SHORT PROBLEM — Repeat everything from the line holding "for scene_object in" to the line holding "bpy.context.scene.collection.objects.link(empty)", inclusive, exactly. Leave out the rest.

Begin RECORDED INFORMATION

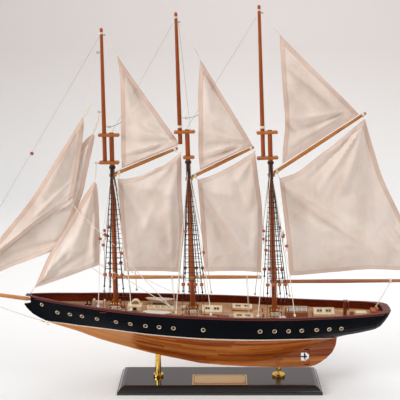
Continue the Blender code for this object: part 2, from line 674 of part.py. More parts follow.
def hooped_companion():
    """The fore companion: a cream box with an arched hood over its after end."""
    x = -142.0
    pitch = deck_pitch(x)
    house = box("hooped_companion", (22, 20, 8), on_deck(x, 0, 4.6), pitch=pitch)
    hood = rod("hood", on_deck(x + 1.5, 0.5, 8.2), on_deck(x + 1.5, 9.2, 8.2), 7.4, sides=20)
    mouth = rod("mouth", on_deck(x + 1.5, -2, 8.2), on_deck(x + 1.5, 7.6, 8.2), 6.2, sides=20)
    trim = box("trim", (20, 12, 6), on_deck(x + 1.5, 5, 3.9), pitch=pitch)
    union(house, cut(hood, mouth))
    union(house, trim)
    return place(house, "hooped_companion", "cream_paint", MODEL)


def slatted_hatch():
    x = -99.0
    pitch = deck_pitch(x)
    hatch = box("slatted_hatch", (44, 15, 6), on_deck(x, 0, 3.9), bevel=0.6, pitch=pitch)
    for i in range(4):
        along = (i - 1.5) * 10.4
        cut(hatch, box("slot", (8.2, 10.6, 3), on_deck(x + along, 0, 7.0), pitch=pitch))
    return place(hatch, "slatted_hatch", "cream_paint", MODEL)


def steering_gear():
    """The wheel on its own axle, the pedestal that carries it, the gear box and the stern seat."""
    x = 209.0
    hub_z = 17.2
    pedestal = box("wheel_pedestal", (5.6, 7.0, 24), on_deck(x, 0, 12.3), bevel=0.5)
    cap = box("pedestal_cap", (6.8, 8.2, 2.2), on_deck(x, 0, 24.6))
    union(pedestal, cap)
    cut(pedestal, rod("axle_bore", on_deck(x - 6, 0, hub_z), on_deck(x + 6, 0, hub_z), 1.12, sides=16))
    place(pedestal, "wheel_pedestal", "mast_wood", MODEL)

    centre = Vector(on_deck(x, 0, hub_z))
    wheel = turned("steering_wheel", ((0, 5.8), (1.7, 5.6), (1.9, 3.6), (1.0, 3.6), (1.0, -4.6), (0, -4.6)),
                   centre, axis=(1, 0, 0), steps=14)
    plane = centre + Vector((4.7, 0, 0))
    bpy.ops.mesh.primitive_torus_add(major_radius=6.6 * MM, minor_radius=0.75 * MM, major_segments=24,
                                     minor_segments=8, location=plane * MM,
                                     rotation=(0, math.pi / 2, 0))
    union(wheel, bpy.context.object)
    for i in range(8):
        angle = math.pi / 4 * i + 0.2
        radial = Vector((0, math.cos(angle), math.sin(angle)))
        union(wheel, rod("spoke", plane + radial * 0.8, plane + radial * 9.6, 0.55, sides=6))
    place(wheel, "steering_wheel", "mast_wood", MODEL)

    binnacle = box("binnacle", (6.0, 7, 6), on_deck(220.5, 0, 3.4), bevel=0.5)
    place(binnacle, "binnacle", "cabin_wood", MODEL)
    gear = box("steering_box", (18, 12, 5.4), on_deck(235.5, 0, 3.1), bevel=0.6)
    place(gear, "steering_box", "cream_paint", MODEL)
    seat = box("stern_seat", (11, 20, 9), on_deck(258, 0, 4.9), bevel=0.6)
    seat_back = box("seat_back", (3, 18, 5), on_deck(262, 0, 10.4))
    union(seat, seat_back)
    place(seat, "stern_seat", "cabin_wood", MODEL)


def deck_fittings():
    windlass()
    hooped_companion()
    slatted_hatch()
    lifeboat(1)
    lifeboat(-1)
    gabled_house("main_skylight", -13.0, 0, (33, 22), 5.6, 12.5, "cream_paint")
    gabled_house("port_skylight", 38.0, 23, (33, 19), 5.0, 8.6, "cream_paint")
    gabled_house("starboard_skylight", 38.5, -23, (32, 19), 5.0, 8.6, "cream_paint")
    gabled_house("aft_cabin", 128.0, 0, (36, 24), 8.6, 14.5, "cabin_wood", False)
    gabled_house("aft_skylight", 173.0, 0, (34, 22), 5.8, 12.5, "cream_paint")
    steering_gear()


# ---------------------------------------------------------------- assembly

for scene_object in list(bpy.context.scene.objects):
    bpy.data.objects.remove(scene_object, do_unlink=True)

MODEL = collection("model_schooner")
TOOLS = collection("cutters")

make_materials()
stand()
lower_hull()
upper_hull()
deck()
cap_rail(1)
cap_rail(-1)
rudder()
propeller()
bowsprit()
for mast_name in MASTS:
    mast(mast_name)
    spar(mast_name + "_boom", mast_name, *BOOMS[mast_name], "spar_wood")
    spar(mast_name + "_gaff", mast_name, *GAFFS[mast_name], "spar_wood")
    sail(mast_name + "_gaff_sail", GAFF_SAILS[mast_name])
    sail(mast_name + "_topsail", TOPSAILS[mast_name])
    shrouds(mast_name, 1)
    shrouds(mast_name, -1)
for sail_name, (sail_y, sail_outline) in HEADSAILS.items():
    sail(sail_name, sail_outline, sail_y)
deck_fittings()
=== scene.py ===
"""The looks of a three-masted model schooner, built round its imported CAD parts.

The CAD gives the hull, masts, spars, deck houses and stand, which keep their shapes and get
materials. This script makes what is soft or small: the cloth sails, the shrouds with their
deadeyes and ratlines, the rigging threads, portholes, colour line, eyelets, beads, window panes
and deck gear. Lengths are in millimetres in the numbers here and in metres in the meshes.
"""

import math

import bmesh
import bpy
import numpy as np
from mathutils import Matrix, Vector, noise
from mathutils.bvhtree import BVHTree


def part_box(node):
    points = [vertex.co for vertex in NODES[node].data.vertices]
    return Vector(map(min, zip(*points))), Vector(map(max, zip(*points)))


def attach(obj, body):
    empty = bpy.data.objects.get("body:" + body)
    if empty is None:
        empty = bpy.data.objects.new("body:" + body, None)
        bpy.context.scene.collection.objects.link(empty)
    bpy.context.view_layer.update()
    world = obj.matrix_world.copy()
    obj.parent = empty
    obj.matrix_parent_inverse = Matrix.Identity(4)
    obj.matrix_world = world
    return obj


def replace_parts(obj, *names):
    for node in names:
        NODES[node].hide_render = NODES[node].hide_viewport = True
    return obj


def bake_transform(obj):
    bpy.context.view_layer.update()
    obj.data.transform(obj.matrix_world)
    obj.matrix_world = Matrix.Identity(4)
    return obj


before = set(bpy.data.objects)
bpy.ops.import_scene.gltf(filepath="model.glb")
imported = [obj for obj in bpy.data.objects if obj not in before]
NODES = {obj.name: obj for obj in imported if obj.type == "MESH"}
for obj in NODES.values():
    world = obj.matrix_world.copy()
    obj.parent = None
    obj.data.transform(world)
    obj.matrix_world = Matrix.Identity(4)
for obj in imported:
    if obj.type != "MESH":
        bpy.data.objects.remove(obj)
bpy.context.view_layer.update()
MM = 0.001

# ---------------------------------------------------------------- camera

camera_data = bpy.data.cameras.new("camera")
camera_data.sensor_width = 36
camera_data.lens = 77.4
camera_data.shift_x = -0.0385
camera = bpy.data.objects.new("camera", camera_data)
camera.location = (-0.0073, -1.361, 0.6235)
camera.rotation_euler = (math.radians(77.4), 0, 0)
bpy.context.scene.collection.objects.link(camera)
bpy.context.scene.camera = camera


# ---------------------------------------------------------------- materials

def linear(red, green, blue):
    """A colour given as 0-255 screen values, as linear light."""
    def channel(value):
        value /= 255
        return value / 12.92 if value <= 0.04045 else ((value + 0.055) / 1.055) ** 2.4
    return (channel(red), channel(green), channel(blue), 1.0)


class Paint:
    """A node material, written as calls that return sockets."""

    def __init__(self, name, **constants):
        self.material = bpy.data.materials.new(name)
        self.material.use_nodes = True
        self.tree = self.material.node_tree
        self.shader = self.tree.nodes["Principled BSDF"]
        for key, value in constants.items():
            self.shader.inputs[key.replace("_", " ")].default_value = value
        self.spot = None

    def node(self, kind, inputs, output=0, **settings):
        made = self.tree.nodes.new(kind)
        for key, value in settings.items():
            setattr(made, key, value)
        for key, value in inputs.items():
            if isinstance(value, bpy.types.NodeSocket):
                self.tree.links.new(value, made.inputs[key])
            else:
                made.inputs[key].default_value = value
        return made.outputs[output]

    def link(self, name, socket):
        self.tree.links.new(socket, self.shader.inputs[name])

    def point(self):
        if self.spot is None:
            self.spot = self.tree.nodes.new("ShaderNodeTexCoord").outputs["Object"]
        return self.spot

    def axis(self, letter):
        return self.node("ShaderNodeSeparateXYZ", {0: self.point()}, "XYZ".index(letter))

    def scaled(self, x, y, z):
        return self.node("ShaderNodeVectorMath", {0: self.point(), 1: (x, y, z)}, operation="MULTIPLY")

    def math(self, operation, first, second=0.0):
        return self.node("ShaderNodeMath", {0: first, 1: second}, operation=operation)

    def noise(self, vector, scale=1.0, detail=3.0, rough=0.55):
        return self.node("ShaderNodeTexNoise",
                         {"Vector": vector, "Scale": scale, "Detail": detail, "Roughness": rough})

    def white(self, value):
        return self.node("ShaderNodeTexWhiteNoise", {"W": value}, noise_dimensions="1D")

    def ramp(self, factor, stops):
        out = self.node("ShaderNodeValToRGB", {0: factor})
        elements = out.node.color_ramp.elements
        while len(elements) < len(stops):
            elements.new(0.5)
        for element, (position, colour) in zip(elements, stops):
            element.position = position
            element.color = colour
        return out

    def level(self, factor, low, high, start=0.0, end=1.0):
        return self.node("ShaderNodeMapRange", {0: factor, 1: low, 2: high, 3: start, 4: end})

    def mix(self, factor, first, second):
        return self.node("ShaderNodeMix", {0: factor, 6: first, 7: second}, 2, data_type="RGBA")

    def toned(self, colour, factor):
        """A colour made darker or lighter by a factor."""
        return self.node("ShaderNodeVectorMath", {0: colour, "Scale": factor}, operation="SCALE")

    def attribute(self, name):
        return self.node("ShaderNodeAttribute", {}, 2, attribute_name=name)

    def bump(self, height, strength=0.3, distance=0.0005):
        self.link("Normal", self.node("ShaderNodeBump", {"Height": height, "Strength": strength,
                                                         "Distance": distance}))

    def wear(self, colour, amount=0.12, scale=160):
        """Colour with soft blotches, so no surface is one flat tone."""
        patch = self.noise(self.point(), scale, 4)
        return self.toned(colour[:3], self.level(patch, 0.3, 0.7, 1 - amount, 1 + amount))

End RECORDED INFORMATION

ANSWER FOR THE TASK —
for scene_object in list(bpy.context.scene.objects):
    bpy.data.objects.remove(scene_object, do_unlink=True)

MODEL = collection("model_schooner")
TOOLS = collection("cutters")

make_materials()
stand()
lower_hull()
upper_hull()
deck()
cap_rail(1)
cap_rail(-1)
rudder()
propeller()
bowsprit()
for mast_name in MASTS:
    mast(mast_name)
    spar(mast_name + "_boom", mast_name, *BOOMS[mast_name], "spar_wood")
    spar(mast_name + "_gaff", mast_name, *GAFFS[mast_name], "spar_wood")
    sail(mast_name + "_gaff_sail", GAFF_SAILS[mast_name])
    sail(mast_name + "_topsail", TOPSAILS[mast_name])
    shrouds(mast_name, 1)
    shrouds(mast_name, -1)
for sail_name, (sail_y, sail_outline) in HEADSAILS.items():
    sail(sail_name, sail_outline, sail_y)
deck_fittings()
=== scene.py ===
"""The looks of a three-masted model schooner, built round its imported CAD parts.

The CAD gives the hull, masts, spars, deck houses and stand, which keep their shapes and get
materials. This script makes what is soft or small: the cloth sails, the shrouds with their
deadeyes and ratlines, the rigging threads, portholes, colour line, eyelets, beads, window panes
and deck gear. Lengths are in millimetres in the numbers here and in metres in the meshes.
"""

import math

import bmesh
import bpy
import numpy as np
from mathutils import Matrix, Vector, noise
from mathutils.bvhtree import BVHTree


def part_box(node):
    points = [vertex.co for vertex in NODES[node].data.vertices]
    return Vector(map(min, zip(*points))), Vector(map(max, zip(*points)))


def attach(obj, body):
    empty = bpy.data.objects.get("body:" + body)
    if empty is None:
        empty = bpy.data.objects.new("body:" + body, None)
        bpy.context.scene.collection.objects.link(empty)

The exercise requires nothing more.